Now, some recipes from less reputable sources might also suggest you could use any brand of triple sec — Cointreau is the relatively pricey “original” triple sec and is drier than the garden variety. After experimenting all week with a cut rate version using a decent but basic brand of the orange liqueur, I’m here to tell you that simply doesn’t work in the above recipe. Even with an entire ounce of lemon, it was way too insipidly sweet if I used the smaller amount of lemon juice for me, and I have more of a sweet tooth than most hardcore cocktail aficionados. Even with more of the super tart juice, however, the darn thing simply failed to come together, which I guess is why everybody in the booze world I respect implies it’s either Cointreau or the highway here.

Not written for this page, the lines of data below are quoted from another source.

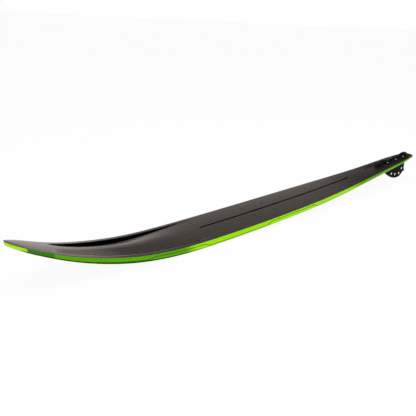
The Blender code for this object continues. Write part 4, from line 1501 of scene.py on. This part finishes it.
@dataclass(frozen=True)
class SetScrew:
    """A headless screw with a hex socket, its point at the origin."""

    radius: float
    length: float
    socket: float
    socket_depth: float = 0.0013
    thread: Thread = Thread(0.0007, 0.00025)
    point: Span = (0.6, 0.72)
    point_length: float = 0.0005
    chamfer: float = 0.0003
    rim: float = 1.2
    rim_depth: float = 0.0002

    def mesh(self, name: str) -> bpy.types.Mesh:
        """Makes the mesh, its socket up along +Z.

        Args:
            name: the mesh's name.

        Returns:
            The mesh.
        """
        top = self.length
        rings = [Ring(self.radius * share, 0.0) for share in self.point]
        rings += self.thread.rings(self.radius, self.point_length, top - self.chamfer)
        rings += [Ring(self.radius - self.chamfer, top), Ring(self.socket * self.rim, top)]
        rings += [Ring(self.socket, top - self.rim_depth, RingShape.HEX)]
        rings += [Ring(self.socket, top - self.socket_depth, RingShape.HEX)]
        return turned_mesh(name, rings)


@dataclass(frozen=True)
class ThreadedInsert:
    """A pressed-in insert with a chamfered lip and a threaded blind bore."""

    radius: float
    bore: float
    length: float
    floor: float
    thread: Thread = Thread(0.0010, 0.0003)
    foot: float = 0.0003
    lip: float = 0.0002
    mouth: float = 0.0004
    thread_start: float = 0.0005
    bottom: float = 0.6

    def mesh(self, name: str) -> bpy.types.Mesh:
        """Makes the mesh, its open end at the origin and its floor down along -Z.

        Args:
            name: the mesh's name.

        Returns:
            The mesh.
        """
        low = self.floor - self.length
        rings = [Ring(self.radius - self.foot, -self.length)]
        rings += [Ring(self.radius, self.foot - self.length)]
        rings += [Ring(self.radius, -self.lip), Ring(self.radius - self.lip, 0.0)]
        rings += [Ring(self.bore + self.mouth, 0.0), Ring(self.bore, -self.mouth)]
        cut = self.thread.rings(self.bore + self.thread.depth, low, -self.thread_start)
        rings += [*cut[::-1], Ring(self.bore * self.bottom, low)]
        return turned_mesh(name, rings)


@dataclass(frozen=True)
class InsertPlug:
    """A push-in plug with a rounded face and a hex socket, its face at the origin."""

    radius: float
    length: float
    socket: float
    socket_depth: float = 0.0003
    stem: float = 0.92
    point: float = 0.8
    point_length: float = 0.0004
    lip: Triple = (0.0006, 0.0005, 0.0002)

    def mesh(self, name: str) -> bpy.types.Mesh:
        """Makes the mesh, its face up along +Z.

        Args:
            name: the mesh's name.

        Returns:
            The mesh.
        """
        stem = self.radius * self.stem
        rings = [Ring(self.radius * self.point, -self.length)]
        rings += [Ring(stem, self.point_length - self.length), Ring(stem, -self.lip[0])]
        rings += [Ring(self.radius, -self.lip[1]), Ring(self.radius, -self.lip[2])]
        rings += [Ring(self.radius - self.lip[2], 0.0), Ring(self.socket, 0.0, RingShape.HEX)]
        rings += [Ring(self.socket, -self.socket_depth, RingShape.HEX)]
        return turned_mesh(name, rings)


# Sub-assemblies


def extent(node: bpy.types.Object, frame: Matrix) -> tuple[Vector, Vector]:
    """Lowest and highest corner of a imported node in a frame.

    Args:
        node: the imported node.
        frame: the frame to measure in.

    Returns:
        The two corners.
    """
    back = frame.inverted()
    points = numpy.array([back @ vertex.co for vertex in node.data.vertices])
    return Vector(points.min(axis=0)), Vector(points.max(axis=0))


def crisp(piece: bpy.types.Object, width: float) -> None:
    """Joins a piece's facets and rounds its edges a little, without moving its points.

    Args:
        piece: the piece.
        width: how far each round reaches from its edge.
    """
    for name in ("custom_normal", "sharp_face", "sharp_edge"):
        if name in piece.data.attributes:
            piece.data.attributes.remove(piece.data.attributes[name])
    join = piece.modifiers.new("join", "WELD")
    join.merge_threshold = JOIN_REACH
    plain = piece.modifiers.new("plain", "DECIMATE")
    plain.decimate_type = "DISSOLVE"
    plain.angle_limit = PLAIN_ANGLE
    eased(piece, width)


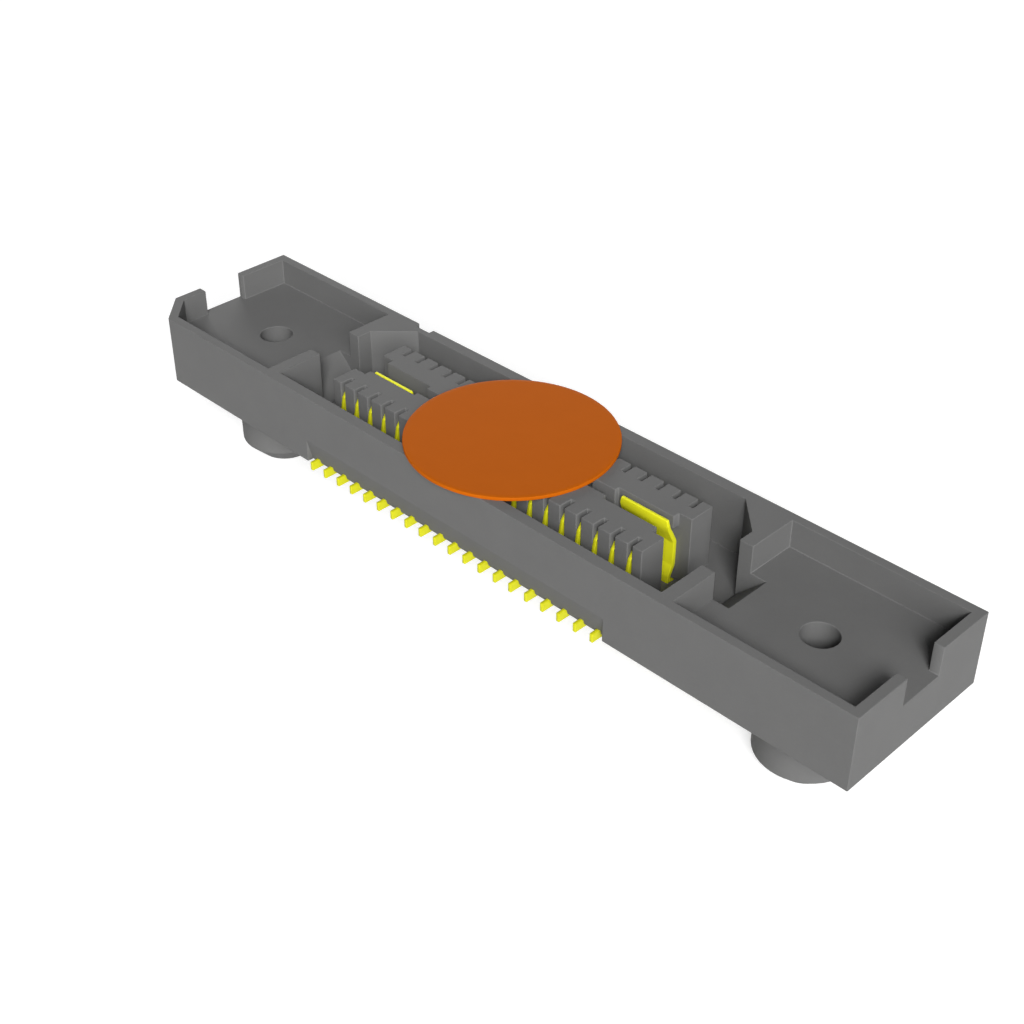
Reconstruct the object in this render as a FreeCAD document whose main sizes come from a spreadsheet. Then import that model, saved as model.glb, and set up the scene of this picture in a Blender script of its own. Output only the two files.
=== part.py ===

However, there is an older version of the beverage which is an entirely different story and great news for us impoverished cocktail hounds

The Sidecar (original)

1 ounce brandy or Cognac
1 ounce Triple Sec or Cointreau
1 ounce fresh squeezed lemon juice

Again, this is prepared by simply shaking very vigorously and lengthily and pouring into a chilled martini glass.

While this is a bit less stiff than the drink above and in theory should be more sickeningly sweet, the cocktail alchemy seems to be entirely different and the arguably excessive sweetness of the triple sec and the tartness of the lemon juice counterbalance each other quite beautifully with the brandy acting as an effective moderator. I can’t wait to try this and the above recipe with Cointreau. Maybe somebody will send me a free bottle…

As for brandy vs. Cognac, I’ve had Cognacs that were not as good as the inexpensive French brandy (Raynal) I’ve had great luck with on other drinks, but just be aware that Cognac is simply a more expensive type of grape brandy made in a specific part of France. If anyone wants to send me some Cognac, they’re naturally welcome as well.